**PROBLEM DESCRIPTION**
The lines to be extracted run from the start of the listing through the line containing "core_inset: float = 0.1"; copy them exactly and nothing else.

:::::

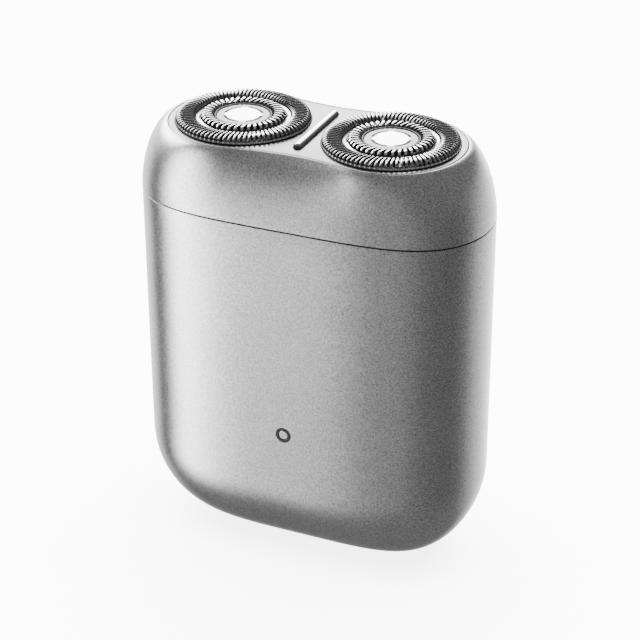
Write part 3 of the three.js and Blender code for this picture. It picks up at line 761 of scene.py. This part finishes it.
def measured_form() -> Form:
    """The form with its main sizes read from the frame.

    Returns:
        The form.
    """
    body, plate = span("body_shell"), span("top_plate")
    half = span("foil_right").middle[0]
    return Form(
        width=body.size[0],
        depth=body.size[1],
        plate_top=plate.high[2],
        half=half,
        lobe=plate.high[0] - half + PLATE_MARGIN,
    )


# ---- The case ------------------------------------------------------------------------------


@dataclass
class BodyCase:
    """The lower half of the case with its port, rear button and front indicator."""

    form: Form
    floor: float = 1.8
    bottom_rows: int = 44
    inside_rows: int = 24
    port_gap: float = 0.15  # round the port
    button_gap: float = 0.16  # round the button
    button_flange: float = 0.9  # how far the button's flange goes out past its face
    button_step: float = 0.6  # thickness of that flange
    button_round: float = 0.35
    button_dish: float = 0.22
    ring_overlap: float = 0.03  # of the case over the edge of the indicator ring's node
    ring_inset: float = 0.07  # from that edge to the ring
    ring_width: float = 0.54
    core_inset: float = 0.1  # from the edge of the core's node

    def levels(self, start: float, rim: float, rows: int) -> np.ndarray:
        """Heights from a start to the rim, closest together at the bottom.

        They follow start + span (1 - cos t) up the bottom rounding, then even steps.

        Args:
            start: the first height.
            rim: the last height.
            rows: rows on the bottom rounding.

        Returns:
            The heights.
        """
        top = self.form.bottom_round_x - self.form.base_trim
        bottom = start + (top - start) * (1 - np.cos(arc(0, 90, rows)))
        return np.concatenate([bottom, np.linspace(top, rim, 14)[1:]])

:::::

**OUTPUT**
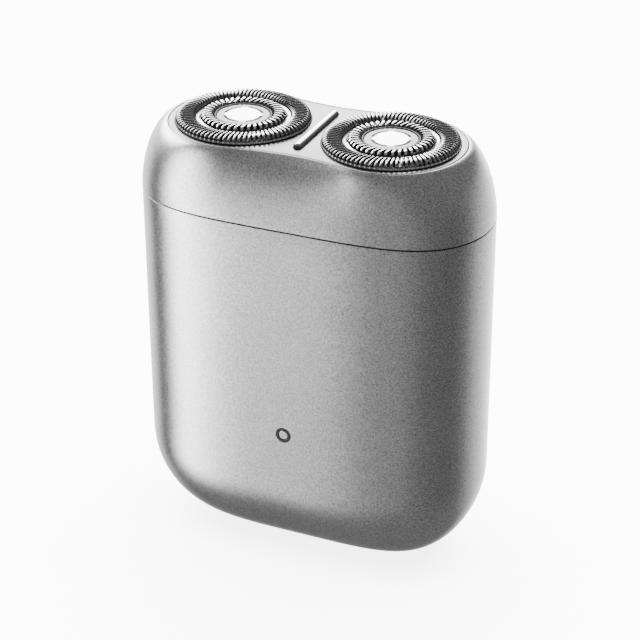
Write part 3 of the three.js and Blender code for this picture. It picks up at line 761 of scene.py. This part finishes it.
def measured_form() -> Form:
    """The form with its main sizes read from the frame.

    Returns:
        The form.
    """
    body, plate = span("body_shell"), span("top_plate")
    half = span("foil_right").middle[0]
    return Form(
        width=body.size[0],
        depth=body.size[1],
        plate_top=plate.high[2],
        half=half,
        lobe=plate.high[0] - half + PLATE_MARGIN,
    )


# ---- The case ------------------------------------------------------------------------------


@dataclass
class BodyCase:
    """The lower half of the case with its port, rear button and front indicator."""

    form: Form
    floor: float = 1.8
    bottom_rows: int = 44
    inside_rows: int = 24
    port_gap: float = 0.15  # round the port
    button_gap: float = 0.16  # round the button
    button_flange: float = 0.9  # how far the button's flange goes out past its face
    button_step: float = 0.6  # thickness of that flange
    button_round: float = 0.35
    button_dish: float = 0.22
    ring_overlap: float = 0.03  # of the case over the edge of the indicator ring's node
    ring_inset: float = 0.07  # from that edge to the ring
    ring_width: float = 0.54
    core_inset: float = 0.1  # from the edge of the core's node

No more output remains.